Records for processing →
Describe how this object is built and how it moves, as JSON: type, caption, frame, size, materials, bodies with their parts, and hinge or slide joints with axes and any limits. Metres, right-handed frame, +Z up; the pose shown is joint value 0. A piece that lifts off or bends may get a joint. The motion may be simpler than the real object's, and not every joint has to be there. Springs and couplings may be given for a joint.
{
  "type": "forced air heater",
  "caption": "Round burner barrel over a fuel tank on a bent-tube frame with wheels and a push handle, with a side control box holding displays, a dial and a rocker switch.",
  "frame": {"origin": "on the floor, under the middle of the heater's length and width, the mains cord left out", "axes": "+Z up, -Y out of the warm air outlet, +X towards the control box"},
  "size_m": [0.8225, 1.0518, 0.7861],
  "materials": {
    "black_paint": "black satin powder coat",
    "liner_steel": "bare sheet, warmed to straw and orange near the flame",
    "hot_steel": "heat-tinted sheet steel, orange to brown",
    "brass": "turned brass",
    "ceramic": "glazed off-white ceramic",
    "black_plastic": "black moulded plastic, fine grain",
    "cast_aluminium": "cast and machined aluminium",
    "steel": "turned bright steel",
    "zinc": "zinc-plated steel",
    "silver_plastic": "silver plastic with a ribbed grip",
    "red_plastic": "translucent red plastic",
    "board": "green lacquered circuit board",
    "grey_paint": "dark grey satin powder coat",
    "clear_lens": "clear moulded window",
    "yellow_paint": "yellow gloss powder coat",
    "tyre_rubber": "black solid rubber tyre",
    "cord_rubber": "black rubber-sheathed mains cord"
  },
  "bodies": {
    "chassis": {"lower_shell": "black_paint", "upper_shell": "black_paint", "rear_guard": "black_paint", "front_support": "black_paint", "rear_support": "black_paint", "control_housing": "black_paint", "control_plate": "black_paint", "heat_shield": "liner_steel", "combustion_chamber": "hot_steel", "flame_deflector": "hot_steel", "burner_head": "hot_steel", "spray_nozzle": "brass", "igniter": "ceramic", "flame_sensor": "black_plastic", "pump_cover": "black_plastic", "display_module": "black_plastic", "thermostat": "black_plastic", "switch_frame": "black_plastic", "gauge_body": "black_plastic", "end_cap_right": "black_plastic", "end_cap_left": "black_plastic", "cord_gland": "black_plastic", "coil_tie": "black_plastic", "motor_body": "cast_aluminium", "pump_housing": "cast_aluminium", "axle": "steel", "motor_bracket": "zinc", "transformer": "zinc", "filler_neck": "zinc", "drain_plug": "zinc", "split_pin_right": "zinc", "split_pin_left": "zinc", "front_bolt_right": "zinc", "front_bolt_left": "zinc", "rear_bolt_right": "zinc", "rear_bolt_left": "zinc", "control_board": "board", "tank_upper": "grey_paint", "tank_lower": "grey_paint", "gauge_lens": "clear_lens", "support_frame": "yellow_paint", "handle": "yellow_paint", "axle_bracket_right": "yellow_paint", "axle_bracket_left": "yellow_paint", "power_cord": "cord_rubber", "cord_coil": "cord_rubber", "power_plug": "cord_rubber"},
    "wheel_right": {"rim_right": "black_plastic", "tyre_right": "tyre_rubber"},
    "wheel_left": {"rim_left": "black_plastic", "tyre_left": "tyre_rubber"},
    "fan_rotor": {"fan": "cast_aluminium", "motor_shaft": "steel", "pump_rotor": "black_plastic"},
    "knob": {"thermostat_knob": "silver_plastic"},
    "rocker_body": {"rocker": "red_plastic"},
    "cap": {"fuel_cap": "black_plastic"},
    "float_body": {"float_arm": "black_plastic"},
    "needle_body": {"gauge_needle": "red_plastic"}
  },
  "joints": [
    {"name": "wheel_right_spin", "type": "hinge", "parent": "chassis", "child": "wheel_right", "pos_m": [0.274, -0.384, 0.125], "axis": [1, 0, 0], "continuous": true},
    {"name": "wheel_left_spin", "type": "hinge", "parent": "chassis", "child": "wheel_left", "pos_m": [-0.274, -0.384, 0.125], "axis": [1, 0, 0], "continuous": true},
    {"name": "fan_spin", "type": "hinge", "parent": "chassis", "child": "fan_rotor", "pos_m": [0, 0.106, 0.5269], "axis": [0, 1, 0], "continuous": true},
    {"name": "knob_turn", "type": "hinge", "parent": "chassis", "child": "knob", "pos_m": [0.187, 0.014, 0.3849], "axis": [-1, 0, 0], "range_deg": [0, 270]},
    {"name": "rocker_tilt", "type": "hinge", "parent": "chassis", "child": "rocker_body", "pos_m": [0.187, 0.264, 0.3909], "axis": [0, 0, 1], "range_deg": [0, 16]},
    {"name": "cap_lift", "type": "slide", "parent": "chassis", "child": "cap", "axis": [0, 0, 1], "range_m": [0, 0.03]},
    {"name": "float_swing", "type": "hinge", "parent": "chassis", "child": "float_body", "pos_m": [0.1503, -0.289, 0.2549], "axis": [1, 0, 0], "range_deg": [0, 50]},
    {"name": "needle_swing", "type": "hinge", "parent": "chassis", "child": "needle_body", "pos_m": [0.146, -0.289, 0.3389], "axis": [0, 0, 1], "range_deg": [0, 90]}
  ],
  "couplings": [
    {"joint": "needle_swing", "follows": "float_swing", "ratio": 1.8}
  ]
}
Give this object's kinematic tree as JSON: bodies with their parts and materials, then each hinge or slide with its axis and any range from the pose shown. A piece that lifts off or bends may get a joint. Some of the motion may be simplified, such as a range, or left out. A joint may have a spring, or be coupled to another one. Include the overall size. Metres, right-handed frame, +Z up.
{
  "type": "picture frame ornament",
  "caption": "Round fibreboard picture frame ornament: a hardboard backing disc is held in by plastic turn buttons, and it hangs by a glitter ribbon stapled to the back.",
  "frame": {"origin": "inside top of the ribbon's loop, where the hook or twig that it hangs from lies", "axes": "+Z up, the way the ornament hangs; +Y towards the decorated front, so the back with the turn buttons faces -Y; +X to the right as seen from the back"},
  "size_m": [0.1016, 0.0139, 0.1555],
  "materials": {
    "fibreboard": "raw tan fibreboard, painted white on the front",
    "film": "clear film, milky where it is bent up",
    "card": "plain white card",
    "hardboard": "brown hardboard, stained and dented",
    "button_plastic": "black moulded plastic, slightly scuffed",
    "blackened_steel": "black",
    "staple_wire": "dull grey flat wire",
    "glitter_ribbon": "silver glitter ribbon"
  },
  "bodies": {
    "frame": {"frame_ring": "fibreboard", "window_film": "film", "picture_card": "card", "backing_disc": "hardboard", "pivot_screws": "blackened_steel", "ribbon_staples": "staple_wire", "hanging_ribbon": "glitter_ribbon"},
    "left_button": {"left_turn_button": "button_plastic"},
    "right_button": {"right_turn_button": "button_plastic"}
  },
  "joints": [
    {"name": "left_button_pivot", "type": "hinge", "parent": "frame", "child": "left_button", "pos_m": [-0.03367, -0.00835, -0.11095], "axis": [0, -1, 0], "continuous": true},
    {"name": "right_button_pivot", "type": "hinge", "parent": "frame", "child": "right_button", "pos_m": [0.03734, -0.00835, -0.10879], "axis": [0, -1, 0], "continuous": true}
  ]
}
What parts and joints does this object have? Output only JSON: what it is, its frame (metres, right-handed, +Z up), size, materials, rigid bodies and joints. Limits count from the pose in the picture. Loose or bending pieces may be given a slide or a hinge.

Directions → Report every line containing the word "that" from the listing above.

Final result →
Describe how this object is built and how it moves, as JSON: type, caption, frame, size, materials, bodies with their parts, and hinge or slide joints with axes and any limits. Metres, right-handed frame, +Z up; the pose shown is joint value 0. A piece that lifts off or bends may get a joint. The motion may be simpler than the real object's, and not every joint has to be there. Springs and couplings may be given for a joint.
Give this object's kinematic tree as JSON: bodies with their parts and materials, then each hinge or slide with its axis and any range from the pose shown. A piece that lifts off or bends may get a joint. Some of the motion may be simplified, such as a range, or left out. A joint may have a spring, or be coupled to another one. Include the overall size. Metres, right-handed frame, +Z up.
  "frame": {"origin": "inside top of the ribbon's loop, where the hook or twig that it hangs from lies", "axes": "+Z up, the way the ornament hangs; +Y towards the decorated front, so the back with the turn buttons faces -Y; +X to the right as seen from the back"},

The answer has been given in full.